::: DATA :::

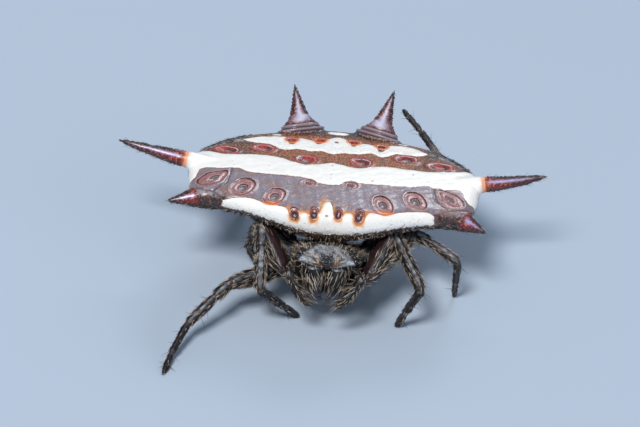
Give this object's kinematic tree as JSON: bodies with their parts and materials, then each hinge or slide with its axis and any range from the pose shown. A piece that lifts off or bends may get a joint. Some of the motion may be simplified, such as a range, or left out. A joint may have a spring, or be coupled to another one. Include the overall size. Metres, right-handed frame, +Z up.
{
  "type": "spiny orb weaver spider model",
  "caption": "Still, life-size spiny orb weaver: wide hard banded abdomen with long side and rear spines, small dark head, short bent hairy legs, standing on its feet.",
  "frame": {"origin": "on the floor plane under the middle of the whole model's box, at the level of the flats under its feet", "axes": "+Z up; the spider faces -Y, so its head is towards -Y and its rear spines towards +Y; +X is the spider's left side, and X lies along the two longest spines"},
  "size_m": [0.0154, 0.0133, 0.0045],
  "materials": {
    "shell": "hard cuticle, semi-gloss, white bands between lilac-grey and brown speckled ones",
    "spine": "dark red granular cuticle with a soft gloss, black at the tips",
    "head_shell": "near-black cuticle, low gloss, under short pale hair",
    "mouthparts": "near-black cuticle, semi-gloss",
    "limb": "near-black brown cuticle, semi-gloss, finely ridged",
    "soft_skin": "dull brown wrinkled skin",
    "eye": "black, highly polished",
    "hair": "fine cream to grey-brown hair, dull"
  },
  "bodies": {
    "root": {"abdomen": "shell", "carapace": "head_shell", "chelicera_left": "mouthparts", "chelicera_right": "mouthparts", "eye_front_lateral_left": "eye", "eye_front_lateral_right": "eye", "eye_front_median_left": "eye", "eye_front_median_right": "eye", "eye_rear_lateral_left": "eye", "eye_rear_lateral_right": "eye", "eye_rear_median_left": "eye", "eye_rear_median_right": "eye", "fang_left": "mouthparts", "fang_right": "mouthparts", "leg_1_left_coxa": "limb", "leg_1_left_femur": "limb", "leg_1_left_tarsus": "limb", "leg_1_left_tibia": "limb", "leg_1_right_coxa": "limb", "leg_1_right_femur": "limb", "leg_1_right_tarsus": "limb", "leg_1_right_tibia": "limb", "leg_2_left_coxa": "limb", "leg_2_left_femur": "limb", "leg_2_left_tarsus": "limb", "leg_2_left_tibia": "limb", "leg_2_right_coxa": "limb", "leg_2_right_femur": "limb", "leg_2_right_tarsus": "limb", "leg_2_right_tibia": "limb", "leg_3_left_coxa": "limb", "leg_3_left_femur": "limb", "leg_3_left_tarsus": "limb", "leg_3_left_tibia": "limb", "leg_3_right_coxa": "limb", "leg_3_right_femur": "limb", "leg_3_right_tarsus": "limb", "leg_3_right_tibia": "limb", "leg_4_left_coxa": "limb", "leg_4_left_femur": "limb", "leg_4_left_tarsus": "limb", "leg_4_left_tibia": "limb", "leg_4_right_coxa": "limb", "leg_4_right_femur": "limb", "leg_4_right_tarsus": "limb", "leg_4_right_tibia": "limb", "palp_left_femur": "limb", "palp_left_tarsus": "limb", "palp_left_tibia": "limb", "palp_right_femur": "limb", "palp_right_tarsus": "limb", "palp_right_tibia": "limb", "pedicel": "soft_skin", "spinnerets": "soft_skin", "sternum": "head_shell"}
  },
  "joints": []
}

:::
::: DATA :::

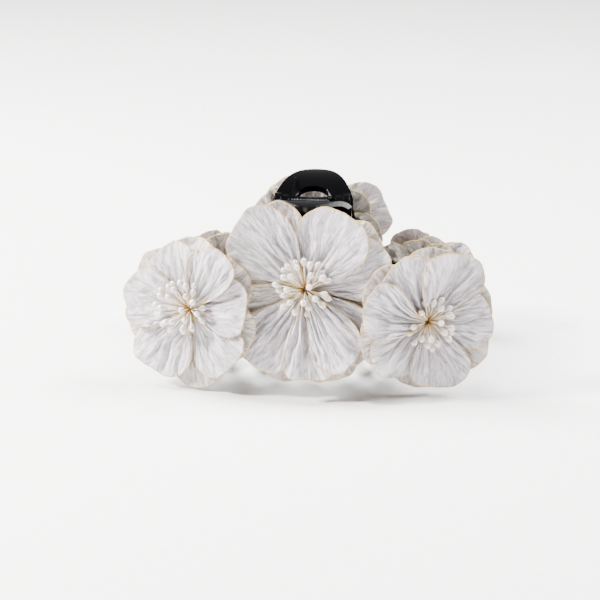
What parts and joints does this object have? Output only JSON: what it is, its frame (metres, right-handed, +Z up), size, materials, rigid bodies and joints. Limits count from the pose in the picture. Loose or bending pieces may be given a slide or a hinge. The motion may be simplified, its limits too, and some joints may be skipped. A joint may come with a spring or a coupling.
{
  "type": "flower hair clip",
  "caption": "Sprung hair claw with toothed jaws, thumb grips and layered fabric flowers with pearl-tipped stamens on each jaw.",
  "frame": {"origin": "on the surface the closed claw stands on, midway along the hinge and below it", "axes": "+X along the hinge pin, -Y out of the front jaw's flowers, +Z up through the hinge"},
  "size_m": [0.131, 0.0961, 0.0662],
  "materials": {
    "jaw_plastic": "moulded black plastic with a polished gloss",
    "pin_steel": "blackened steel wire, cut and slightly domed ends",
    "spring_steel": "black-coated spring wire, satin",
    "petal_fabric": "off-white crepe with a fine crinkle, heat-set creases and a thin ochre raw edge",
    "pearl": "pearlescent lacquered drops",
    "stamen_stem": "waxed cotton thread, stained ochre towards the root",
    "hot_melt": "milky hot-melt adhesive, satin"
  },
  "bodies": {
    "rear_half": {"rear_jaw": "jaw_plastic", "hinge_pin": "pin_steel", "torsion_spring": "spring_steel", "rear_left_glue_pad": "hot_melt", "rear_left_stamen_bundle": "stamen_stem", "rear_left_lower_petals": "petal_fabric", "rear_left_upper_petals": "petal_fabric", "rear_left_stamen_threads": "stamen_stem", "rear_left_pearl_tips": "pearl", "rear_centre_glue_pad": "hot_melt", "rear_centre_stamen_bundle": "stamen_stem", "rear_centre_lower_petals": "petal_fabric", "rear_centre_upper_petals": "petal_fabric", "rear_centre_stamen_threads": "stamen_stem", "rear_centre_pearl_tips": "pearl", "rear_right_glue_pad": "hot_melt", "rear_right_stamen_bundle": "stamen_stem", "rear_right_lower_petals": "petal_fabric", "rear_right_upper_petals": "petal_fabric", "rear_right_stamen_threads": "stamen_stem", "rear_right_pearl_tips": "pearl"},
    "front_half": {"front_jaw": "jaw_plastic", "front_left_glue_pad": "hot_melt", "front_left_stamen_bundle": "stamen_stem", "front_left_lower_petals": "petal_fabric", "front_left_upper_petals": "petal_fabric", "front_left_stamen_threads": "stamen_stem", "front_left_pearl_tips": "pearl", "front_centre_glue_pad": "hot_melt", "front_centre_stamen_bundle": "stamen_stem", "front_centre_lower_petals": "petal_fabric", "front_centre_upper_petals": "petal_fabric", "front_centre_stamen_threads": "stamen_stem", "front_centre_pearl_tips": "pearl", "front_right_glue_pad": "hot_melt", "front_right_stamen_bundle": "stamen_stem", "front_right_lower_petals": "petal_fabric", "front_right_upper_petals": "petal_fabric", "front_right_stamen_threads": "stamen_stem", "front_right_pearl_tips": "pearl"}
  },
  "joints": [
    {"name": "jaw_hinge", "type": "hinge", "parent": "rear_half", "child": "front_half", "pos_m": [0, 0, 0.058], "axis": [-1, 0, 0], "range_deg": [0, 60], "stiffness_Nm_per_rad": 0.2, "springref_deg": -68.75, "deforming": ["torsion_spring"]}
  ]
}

:::
::: DATA :::

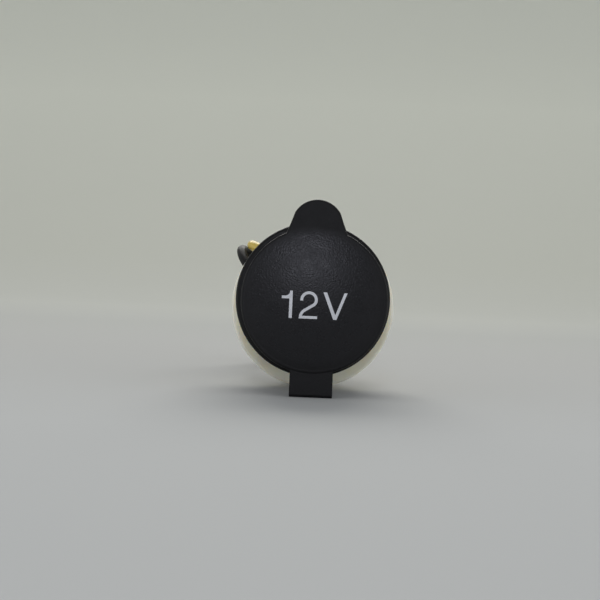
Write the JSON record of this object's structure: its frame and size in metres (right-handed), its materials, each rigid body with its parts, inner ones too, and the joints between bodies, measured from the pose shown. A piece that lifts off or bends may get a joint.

:::

STATED GOAL »
Gather from the entries above all lines that include the string "slide".

CORRECT ANSWER »
Give this object's kinematic tree as JSON: bodies with their parts and materials, then each hinge or slide with its axis and any range from the pose shown. A piece that lifts off or bends may get a joint. Some of the motion may be simplified, such as a range, or left out. A joint may have a spring, or be coupled to another one. Include the overall size. Metres, right-handed frame, +Z up.
What parts and joints does this object have? Output only JSON: what it is, its frame (metres, right-handed, +Z up), size, materials, rigid bodies and joints. Limits count from the pose in the picture. Loose or bending pieces may be given a slide or a hinge. The motion may be simplified, its limits too, and some joints may be skipped. A joint may come with a spring or a coupling.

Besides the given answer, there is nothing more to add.